Now This Is a Non-Issue

Let's talk an actual non-scandal related to the war on terror.

This spending "scandal" does not get me worked up about the Obama administration:

The watchdog who tracks the billions of taxpayer dollars spent to rebuild Afghanistan says government officials have tried to silence him because they think he's embarrassing the White House and Afghan President Hamid Karzai by pointing out the waste and fraud.

John Sopko, the special inspector general for Afghanistan reconstruction, used a speech at the New America Foundation on Wednesday to blast government “bureaucrats”' who have told him to stop publicizing damning audits that detail case after case of waste, corruption and mismanagement of rebuilding efforts in Afghanistan. Some government officials have even complained that they aren't allowed to pre-screen or edit his reports, he said.

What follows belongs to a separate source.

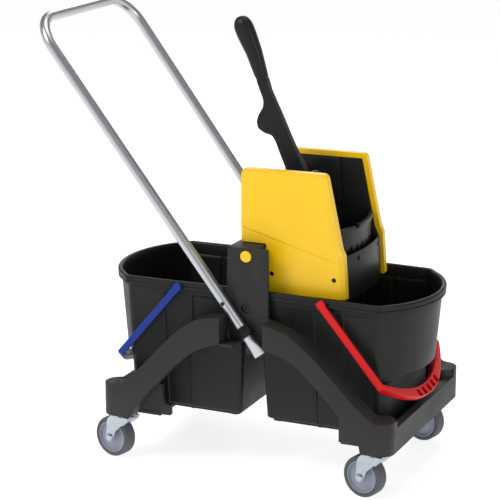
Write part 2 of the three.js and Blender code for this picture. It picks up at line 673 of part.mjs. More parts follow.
// ---------- materials ----------
const material = (color, roughness, metalness = 0) =>
  new THREE.MeshStandardMaterial({ color, roughness, metalness });
const PAINT = {
  frame_plastic: material("#41413f", 0.6),
  bucket_plastic: material("#363635", 0.55),
  black_plastic: material("#2b2b2d", 0.5),
  yellow_plastic: material("#f5d72d", 0.45),
  blue_plastic: material("#2341a5", 0.45),
  red_plastic: material("#e62d32", 0.45),
  wheel_plastic: material("#8c91a5", 0.5),
  tyre_rubber: material("#4b505f", 0.8),
  tube_metal: material("#c8cacc", 0.25, 1),
  zinc_steel: material("#c4c6c4", 0.35, 1),
  dark_steel: material("#4a4a4c", 0.4, 1),
};

// ---------- assembly ----------
const trolley = new THREE.Group();
trolley.name = "mop_trolley";

function add(name, slot, shape) {
  const placed = shape.translate([SHIFT_X, 0, FLOOR_Z]);
  const mesh = new THREE.Mesh(toGeometry(placed), PAINT[slot]);
  mesh.name = name;
  trolley.add(mesh);
}

function addPair(name, slot, shape) {
  add(`${name}_near`, slot, shape);
  add(`${name}_far`, slot, mirrorY(shape));
}

add("half_frame_right", "frame_plastic", halfFrame(ARM_RIGHT));
const cradle = prismY(CRADLE, 150, ARM_INNER_Y + 0.5); // props the clean water bucket up
const leftHalf = union(halfFrame(ARM_LEFT), cradle, mirrorY(cradle));
add("half_frame_left", "frame_plastic", cut(mirrorX(leftHalf), tubeNotch()));
add("centre_bridge", "frame_plastic", centreBridge());
addPair("column", "frame_plastic", column());
addPair("column_bolt", "dark_steel", columnBolt());
add("push_handle", "tube_metal", pushHandle());
addPair("tube_collar", "black_plastic", tubeCollar());
addPair("release_button", "yellow_plastic", releaseButton());

const CORNERS = [["left_near", -1, -1], ["left_far", -1, 1], ["right_near", 1, -1], ["right_far", 1, 1]];
for (const [where, sx, sy] of CORNERS) {
  const [x, y] = [sx * CASTER_X, sy * CASTER_Y];
  add(`caster_mount_${where}`, "zinc_steel", placeCaster(casterMount(), x, y));
  add(`caster_fork_${where}`, "zinc_steel", placeCaster(casterFork(), x, y));
  add(`caster_axle_${where}`, "zinc_steel", placeCaster(axle(), x, y));
  add(`caster_tread_${where}`, "tyre_rubber", placeCaster(tread(), x, y));
  add(`caster_wheel_${where}`, "wheel_plastic", placeCaster(wheelCentre(), x, y));
}

const fromMid = (shape) => shape.translate([BUCKET_MID_X, 0, 0]);
add("bucket_right", "bucket_plastic", fromMid(bucket()));
add("bucket_left", "bucket_plastic", fromMid(mirrorX(bucket())));
add("bail_red", "red_plastic", fromMid(bail()));
add("bail_blue", "blue_plastic", fromMid(mirrorX(bail())));

addPair("side_shell", "yellow_plastic", sideShell());
addPair("side_liner", "black_plastic", liner());
SCREWS.forEach(([x, z], i) => addPair(`shell_screw_${"ab"[i]}`, "dark_steel", screw(x, z)));
add("front_cover", "black_plastic", frontCover());
add("press_sieve", "black_plastic", sieve());
add("basket_floor", "black_plastic", basketFloor());
add("rear_wall", "black_plastic", rearWall());

add("lever_arm", "black_plastic", leverArm());
add("lever_grip", "black_plastic", leverGrip());
add("lever_shaft", "zinc_steel", shaft(8, LEVER_X, LEVER_Z));
add("lever_gear", "zinc_steel", leverGear());
add("press_plate", "black_plastic", pressPlate());
add("press_shaft", "zinc_steel", shaft(7, PRESS_X, PRESS_Z));
add("press_gear", "zinc_steel", pressGear());

export default trolley;
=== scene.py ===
# %% [markdown]
# # A twin-bucket mop trolley with a lever wringer
# The fixed frame of the object comes first. It holds every solid at its real size, in metres,
# and the joints that move them. Each later cell puts a finished, detailed piece in the space
# of one or more of those solids.

# %% Load the fixed frame
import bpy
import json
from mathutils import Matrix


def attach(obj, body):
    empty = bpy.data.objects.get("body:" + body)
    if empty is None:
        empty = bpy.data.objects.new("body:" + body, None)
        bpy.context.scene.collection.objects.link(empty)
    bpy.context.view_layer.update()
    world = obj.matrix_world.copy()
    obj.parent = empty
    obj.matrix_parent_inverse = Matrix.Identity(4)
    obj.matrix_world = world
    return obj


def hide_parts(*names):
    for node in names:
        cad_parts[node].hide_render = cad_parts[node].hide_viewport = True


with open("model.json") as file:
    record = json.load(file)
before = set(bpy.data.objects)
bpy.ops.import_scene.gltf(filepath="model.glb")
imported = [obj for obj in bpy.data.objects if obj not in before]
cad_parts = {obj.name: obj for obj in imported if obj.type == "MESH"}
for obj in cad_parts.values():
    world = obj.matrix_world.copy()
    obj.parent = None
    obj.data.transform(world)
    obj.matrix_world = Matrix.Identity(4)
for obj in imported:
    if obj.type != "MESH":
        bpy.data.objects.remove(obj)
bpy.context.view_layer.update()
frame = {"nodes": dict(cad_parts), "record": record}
import json
import math

import bmesh
import bpy
from mathutils import Matrix, Vector

BODY_OF = {node: body for body, nodes in frame["record"]["behaviour"]["bodies"].items() for node in nodes}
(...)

I have no problem with pointing out--and fixing problems. And if there are Americans who are profiting from this illegally, definitely prosecute them.

But let's not get worked up into a moral superiority rant.

Money is ammunition in the Afghanistan war. The objective of spending is to win the war, and I will get worked up no more about using money inefficiently to rent hearts and minds than I will about using too much ammunition to destroy a target. Spending money in a counter-insurgency should not be held to standards that we'd hold states to with federal block grants to improve infrastructure or provide social services.

I didn't get upset about stories like this about Iraq War spending during the Bush administration, and I won't get upset now in this administration.